→ **DIRECTIVE**
Output only the lines running from the line bearing "pieces = [make_cloth(towel), make_fringe(towel, cutters)]" through the line bearing "if empty is", character for character.

#####

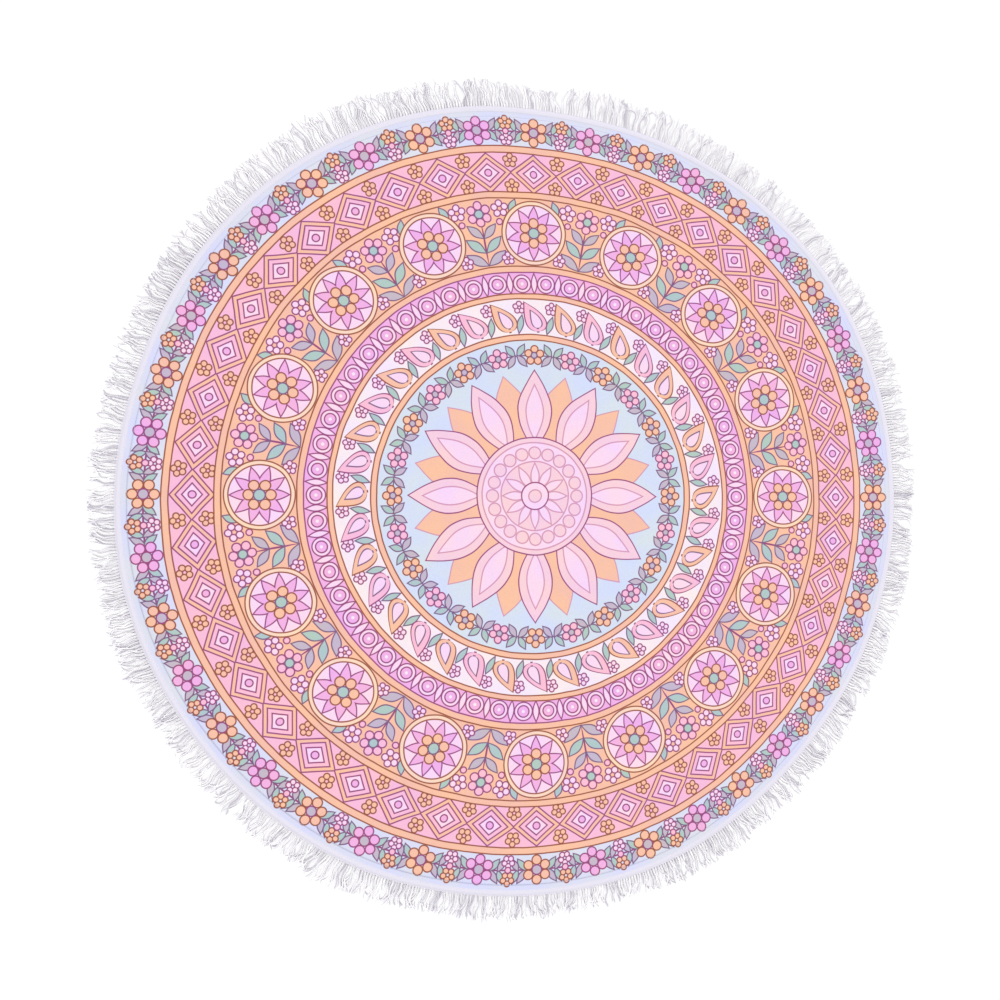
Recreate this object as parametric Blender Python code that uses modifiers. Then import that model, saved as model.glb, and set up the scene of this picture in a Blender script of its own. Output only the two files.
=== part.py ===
"""Round beach towel with a sewn-on fringe, lying flat on its back.

The towel is two pieces: a round cotton panel whose edge is turned into a narrow hem, and a
fringe trim, a heading tape with strands of yarn, which is sewn under the hem all the way
round. Metres, +Z up. The underside lies on z = 0 and the middle of the whole outline is at
the origin.
"""
import math
import random

import bmesh
import bpy

# The round panel
CLOTH_RADIUS = 0.750        # to the folded edge of the hem
CLOTH_THICKNESS = 0.0026
HEM_WIDTH = 0.012
HEM_THICKNESS = 0.0040      # top of the doubled edge above the surface it lies on
HEM_ROUNDING = 0.0009
CLOTH_STEPS = 120           # flats round the edge
CLOTH_RINGS = 5             # rings of faces across the panel's top and underside

# The fringe trim
TAPE_THICKNESS = 0.0012
TAPE_LAP = 0.008            # how far the tape runs in under the hem
TAPE_SHOWS = 0.012          # how much of the tape is seen outside the hem
STRAND_THICKNESS = 0.0040   # a lying bunch of strands, above the surface
STRAND_REACH = 0.044        # from the tape's edge to the tips, on average
BUNCHES = 144               # bunches of strands, the comb's teeth
BUNCH_FILL = 0.74           # share of the tape's edge that the bunches take
TIP_FILL = 0.52             # width of a bunch near its tip, as a share of its root
REACH_SPREAD = 0.004        # how much the bunches differ in reach
LEAN_SPREAD = 0.007         # how far a tip leans to one side
SEED = 12

GAP = 0.0003                # between touching pieces
SIDE_GAP = 0.0015           # round the tape's inner edge, where the flats of both pieces differ
MERGE = 0.00001

# Where the lying towel is out of round: the direction of each pull, how far it moves the
# edge outwards, and the angle to each side over which it fades away.
EDGE_PULLS = (
    # direction (deg), outwards (m), half width (deg)
    (36, 0.010, 34),
    (84, -0.005, 18),
    (125, 0.009, 42),
    (190, 0.005, 30),
    (270, -0.004, 30),
    (318, -0.010, 46),
)

# Where the strands lie longer or shorter than their average reach, in the same columns.
REACH_PULLS = (
    # direction (deg), outwards (m), half width (deg)
    (72, 0.011, 26),
    (90, -0.006, 8),
    (118, 0.010, 30),
    (215, -0.004, 24),
    (280, -0.007, 26),
    (296, 0.006, 8),
)


def pull_at(angle, pulls):
    """Sum of the pulls at an angle in radians: each is a raised cosine round its direction."""
    total = 0.0
    for direction, outwards, half_width in pulls:
        away = (math.degrees(angle) - direction + 180) % 360 - 180
        if abs(away) < half_width:
            total += outwards * 0.5 * (1 + math.cos(math.pi * away / half_width))
    return total


def on_circle(radius, angle):
    """Point of the plane at a radius and an angle in radians."""
    return radius * math.cos(angle), radius * math.sin(angle)


def new_material(name, colour, roughness):
    """Plain Principled BSDF of one colour."""
    material = bpy.data.materials.new(name)
    material.use_nodes = True
    shader = material.node_tree.nodes["Principled BSDF"]
    shader.inputs["Base Color"].default_value = (*colour, 1.0)
    shader.inputs["Roughness"].default_value = roughness
    shader.inputs["Metallic"].default_value = 0.0
    material.diffuse_color = (*colour, 1.0)
    return material


def turned(name, section, collection):
    """Object made by turning a section round Z.

    The section is a list of (radius, height). It runs outwards over the top, down the outer
    side and back underneath; a section that starts and ends off the axis is closed to a ring.
    """
    mesh = bpy.data.meshes.new(name)
    edges = [(i, i + 1) for i in range(len(section) - 1)]
    if section[0][0] > 0:
        edges.append((len(section) - 1, 0))
    mesh.from_pydata([(radius, 0, height) for radius, height in section], edges, [])
    turned_object = bpy.data.objects.new(name, mesh)
    collection.objects.link(turned_object)
    screw = turned_object.modifiers.new("turn", "SCREW")
    screw.axis = "Z"
    screw.steps = screw.render_steps = CLOTH_STEPS
    screw.use_merge_vertices = True
    screw.merge_threshold = MERGE
    return turned_object


def as_mesh(source, collection):
    """Replaces an object by the plain mesh that it evaluates to, with its doubles welded."""
    name = source.name
    evaluated = source.evaluated_get(bpy.context.evaluated_depsgraph_get())
    mesh = bpy.data.meshes.new_from_object(evaluated)
    result = bpy.data.objects.new(name, mesh)
    result.matrix_world = source.matrix_world
    bpy.data.objects.remove(source)
    result.name = mesh.name = name
    collection.objects.link(result)
    bm = bmesh.new()
    bm.from_mesh(mesh)
    bmesh.ops.remove_doubles(bm, verts=bm.verts, dist=MERGE)
    bm.to_mesh(mesh)
    bm.free()
    return result


def cloth_section():
    """Half section of the panel: flat, with a thicker rounded hem that clears the tape."""
    hem_start = CLOTH_RADIUS - HEM_WIDTH
    lap_start = CLOTH_RADIUS - TAPE_LAP - SIDE_GAP
    lap_height = TAPE_THICKNESS + GAP
    across = [i / CLOTH_RINGS for i in range(CLOTH_RINGS)]
    top = [(share * hem_start, CLOTH_THICKNESS) for share in across]
    hem = [
        (hem_start, CLOTH_THICKNESS),
        (hem_start + HEM_ROUNDING, HEM_THICKNESS),
        (CLOTH_RADIUS - HEM_ROUNDING, HEM_THICKNESS),
        (CLOTH_RADIUS, HEM_THICKNESS - HEM_ROUNDING),
        (CLOTH_RADIUS, lap_height),
    ]
    lap = [(lap_start, lap_height), (lap_start, 0)]
    underside = [(share * lap_start, 0) for share in reversed(across)]
    return top + hem + lap + underside


def tape_cutter_section():
    """Section of the ring that is cut from the comb, to leave its tape thin."""
    inner = CLOTH_RADIUS - TAPE_LAP - 2 * SIDE_GAP
    outer = CLOTH_RADIUS + TAPE_SHOWS
    above = 2 * STRAND_THICKNESS
    return [(outer, above), (outer, TAPE_THICKNESS), (inner, TAPE_THICKNESS), (inner, above)]


def comb_outline():
    """Outer outline of the comb: the tape's edge with one tapering tooth for each bunch."""
    dice = random.Random(SEED)
    root_radius = CLOTH_RADIUS + TAPE_SHOWS
    pitch = 2 * math.pi / BUNCHES
    half_root = 0.5 * pitch * BUNCH_FILL
    half_tip = half_root * TIP_FILL
    points = []
    for bunch in range(BUNCHES):
        middle = bunch * pitch
        reach = STRAND_REACH + pull_at(middle, REACH_PULLS)
        reach += dice.uniform(-REACH_SPREAD, REACH_SPREAD)
        lean = dice.uniform(-LEAN_SPREAD, LEAN_SPREAD) / CLOTH_RADIUS
        tip = root_radius + reach
        shoulder = root_radius + 0.62 * reach
        points += [
            on_circle(root_radius, middle - 0.5 * pitch),
            on_circle(root_radius, middle - half_root),
            on_circle(shoulder, middle + 0.6 * lean - 0.9 * half_root),
            on_circle(tip, middle + lean - half_tip),
            on_circle(tip - 0.06 * reach, middle + lean + half_tip),
            on_circle(shoulder, middle + 0.6 * lean + 0.9 * half_root),
            on_circle(root_radius, middle + half_root),
        ]
    return points


def flat_plate(name, outlines, thickness, collection):
    """Plate between closed outlines, from z = 0 up to its thickness."""
    curve = bpy.data.curves.new(name, "CURVE")
    curve.dimensions = "2D"
    curve.fill_mode = "BOTH"
    curve.extrude = 0.5 * thickness
    for outline in outlines:
        spline = curve.splines.new("POLY")
        spline.points.add(len(outline) - 1)
        for point, (x, y) in zip(spline.points, outline):
            point.co = (x, y, 0, 1)
        spline.use_cyclic_u = True
    plate = bpy.data.objects.new(name, curve)
    plate.location.z = 0.5 * thickness
    collection.objects.link(plate)
    return plate


def let_lie(piece):
    """Moves a flat round piece out of round, as the lying towel is; the middle stays still."""
    for vertex in piece.data.vertices:
        x, y, _ = vertex.co
        radius = math.hypot(x, y)
        if radius == 0:
            continue
        share = min(radius / CLOTH_RADIUS, 1.0) ** 3
        stretch = 1 + share * pull_at(math.atan2(y, x), EDGE_PULLS) / radius
        vertex.co.x *= stretch
        vertex.co.y *= stretch


def centre_outline(pieces):
    """Moves all the pieces together, so that the middle of their outline is at the origin."""
    corners = [vertex.co for piece in pieces for vertex in piece.data.vertices]
    for axis in (0, 1):
        middle = 0.5 * (min(c[axis] for c in corners) + max(c[axis] for c in corners))
        for corner in corners:
            corner[axis] -= middle


def make_cloth(collection):
    """The round panel with its hem, one solid."""
    cloth = as_mesh(turned("towel_cloth", cloth_section(), collection), collection)
    cloth.data.materials.append(new_material("printed cotton", (0.72, 0.79, 0.94), 0.9))
    return cloth


def make_fringe(collection, cutters):
    """The fringe trim, one comb: a thin tape under the hem, and the bunches outside it."""
    inner_radius = CLOTH_RADIUS - TAPE_LAP
    steps = [2 * math.pi * i / BUNCHES for i in range(BUNCHES)]
    inner_outline = [on_circle(inner_radius, angle) for angle in steps]
    plate = flat_plate("fringe", [comb_outline(), inner_outline], STRAND_THICKNESS, collection)
    bpy.context.view_layer.update()
    comb = as_mesh(plate, collection)
    comb.data.transform(comb.matrix_world)
    comb.matrix_world.identity()
    cutter = turned("tape_cutter", tape_cutter_section(), cutters)
    cutter.hide_render = True
    cutter.display_type = "WIRE"
    cut = comb.modifiers.new("thin tape", "BOOLEAN")
    cut.operation = "DIFFERENCE"
    cut.object = cutter
    bpy.context.view_layer.update()
    fringe = as_mesh(comb, collection)
    fringe.data.materials.clear()
    fringe.data.materials.append(new_material("white cotton yarn", (0.86, 0.85, 0.86), 0.95))
    return fringe


def main():
    """Builds the towel in a collection of its own."""
    for leftover in list(bpy.data.objects):
        bpy.data.objects.remove(leftover)
    towel = bpy.data.collections.new("round_beach_towel")
    cutters = bpy.data.collections.new("cutters")
    for collection in (towel, cutters):
        bpy.context.scene.collection.children.link(collection)
    pieces = [make_cloth(towel), make_fringe(towel, cutters)]
    for piece in pieces:
        let_lie(piece)
    centre_outline(pieces)
    for piece in pieces:
        piece.data.shade_flat()


main()
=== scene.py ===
# %% [markdown]
# # Round beach towel
# A round cotton towel lies spread out with its printed face up. It is two sewn pieces: the
# printed panel with a narrow hem, and a trim of white yarn strands on a woven tape, sewn
# under the hem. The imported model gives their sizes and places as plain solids. Each of them
# is remade here as a fine surface, worked out with numpy as whole arrays.

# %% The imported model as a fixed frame
import math

import bpy
import numpy as np
from mathutils import Matrix, Vector


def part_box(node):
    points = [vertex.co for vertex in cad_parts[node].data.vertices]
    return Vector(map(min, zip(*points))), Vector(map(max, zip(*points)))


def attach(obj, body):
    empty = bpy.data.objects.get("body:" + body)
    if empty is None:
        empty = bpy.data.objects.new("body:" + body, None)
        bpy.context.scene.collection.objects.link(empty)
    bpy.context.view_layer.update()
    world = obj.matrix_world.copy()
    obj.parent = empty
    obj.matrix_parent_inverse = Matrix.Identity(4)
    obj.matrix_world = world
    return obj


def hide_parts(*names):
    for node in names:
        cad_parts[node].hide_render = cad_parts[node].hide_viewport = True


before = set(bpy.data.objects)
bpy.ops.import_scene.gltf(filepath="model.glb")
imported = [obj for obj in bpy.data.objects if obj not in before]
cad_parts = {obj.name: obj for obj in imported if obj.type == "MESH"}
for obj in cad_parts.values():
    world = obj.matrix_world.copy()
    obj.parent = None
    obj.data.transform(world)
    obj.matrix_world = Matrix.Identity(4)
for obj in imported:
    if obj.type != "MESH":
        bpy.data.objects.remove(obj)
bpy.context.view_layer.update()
cloth_low, cloth_high = (np.array(corner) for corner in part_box("towel_cloth"))
fringe_low, fringe_high = (np.array(corner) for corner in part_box("fringe"))
print("cloth", np.round(cloth_high - cloth_low, 4), "fringe", np.round(fringe_high - fringe_low, 4))

# %% [markdown]
# ## Sizes of the real pieces
# A maker works from a few numbers: the cut's radius, the width of the hem, the width of the
# trim's tape and the length of its strands. Everything below is worked out from them.

# %% Driving sizes in metres
MM = 0.001
TAU = 2 * math.pi
CLOTH_RADIUS = 750 * MM
CLOTH_THICKNESS = 2.6 * MM
HEM_WIDTH = 12 * MM
HEM_THICKNESS = cloth_high[2] - cloth_low[2]
STITCH_RADIUS = CLOTH_RADIUS - 9.5 * MM
TAPE_THICKNESS = 1.2 * MM
TAPE_LAP = 8 * MM
TAPE_SHOWS = 12 * MM
TAPE_EDGE = CLOTH_RADIUS + TAPE_SHOWS
LOOP_PITCH = 5.5 * MM       # from one pair of strands to the next
LOOP_COUNT = round(TAU * TAPE_EDGE / LOOP_PITCH)
print("pairs of strands in the trim:", LOOP_COUNT)

# %% [markdown]
# ## How the towel lies
# No towel lies as a true circle. Its edge is drawn in or out by a few millimetres where it
# was last pulled, and here and there the edge stays a little off the ground. Both are short
# tables: a direction, an amount, and the angle over which it fades. One function carries any
# point of the flat cut to where it lies, so that the cloth, its stitches, the tape and the
# strands all stay together.

# %% From the flat cut to the lying towel
EDGE_PULLS = (
    # direction (deg), outwards (m), half width (deg)
    (36, 0.010, 34),
    (84, -0.005, 18),
    (125, 0.009, 42),
    (190, 0.005, 30),
    (270, -0.004, 30),
    (318, -0.010, 46),
)
EDGE_LIFTS = (
    # direction (deg), upwards (m), half width (deg)
    (14, 0.0022, 15),
    (58, 0.0030, 12),
    (103, 0.0018, 16),
    (147, 0.0034, 13),
    (199, 0.0020, 18),
    (246, 0.0030, 12),
    (291, 0.0024, 15),
    (334, 0.0030, 12),
)
LIFT_STARTS = 0.52      # share of the radius where the lifted stretches begin


def bumps(angle, rows):
    """Sum of the rows' raised cosines at an angle in radians: each is its amount in its own
    direction, and falls to nothing at its half width to either side."""
    total = np.zeros_like(angle)
    for direction, amount, half_width in rows:
        away = (np.degrees(angle) - direction + 180) % 360 - 180
        near = np.clip(away / half_width, -1, 1)
        total += amount * 0.5 * (1 + np.cos(np.pi * near))
    return total


def ease(value, low, high):
    """0 below low, 1 above high, and the smooth step 3t^2 - 2t^3 between them."""
    t = np.clip((value - low) / (high - low), 0, 1)
    return t * t * (3 - 2 * t)


def lay(radius, angle, height):
    """Carries flat places to the lying towel, as an array of points.

    A place moves outwards by the pulls, times the cube of its share of the radius, and up by
    the lifts, which start half way out and come back to the ground at the strands' tips."""
    share = np.minimum(radius / CLOTH_RADIUS, 1)
    out = radius + share**3 * bumps(angle, EDGE_PULLS)
    held = ease(share, LIFT_STARTS, 1) * (1 - ease(radius, TAPE_EDGE, TAPE_EDGE + 40 * MM))
    up = height + held * bumps(angle, EDGE_LIFTS)
    place = np.stack([out * np.cos(angle), out * np.sin(angle), up], axis=-1)
    return place + cloth_middle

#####

→ **FULL OUTPUT**
    pieces = [make_cloth(towel), make_fringe(towel, cutters)]
    for piece in pieces:
        let_lie(piece)
    centre_outline(pieces)
    for piece in pieces:
        piece.data.shade_flat()


main()
=== scene.py ===
# %% [markdown]
# # Round beach towel
# A round cotton towel lies spread out with its printed face up. It is two sewn pieces: the
# printed panel with a narrow hem, and a trim of white yarn strands on a woven tape, sewn
# under the hem. The imported model gives their sizes and places as plain solids. Each of them
# is remade here as a fine surface, worked out with numpy as whole arrays.

# %% The imported model as a fixed frame
import math

import bpy
import numpy as np
from mathutils import Matrix, Vector


def part_box(node):
    points = [vertex.co for vertex in cad_parts[node].data.vertices]
    return Vector(map(min, zip(*points))), Vector(map(max, zip(*points)))


def attach(obj, body):
    empty = bpy.data.objects.get("body:" + body)
    if empty is None:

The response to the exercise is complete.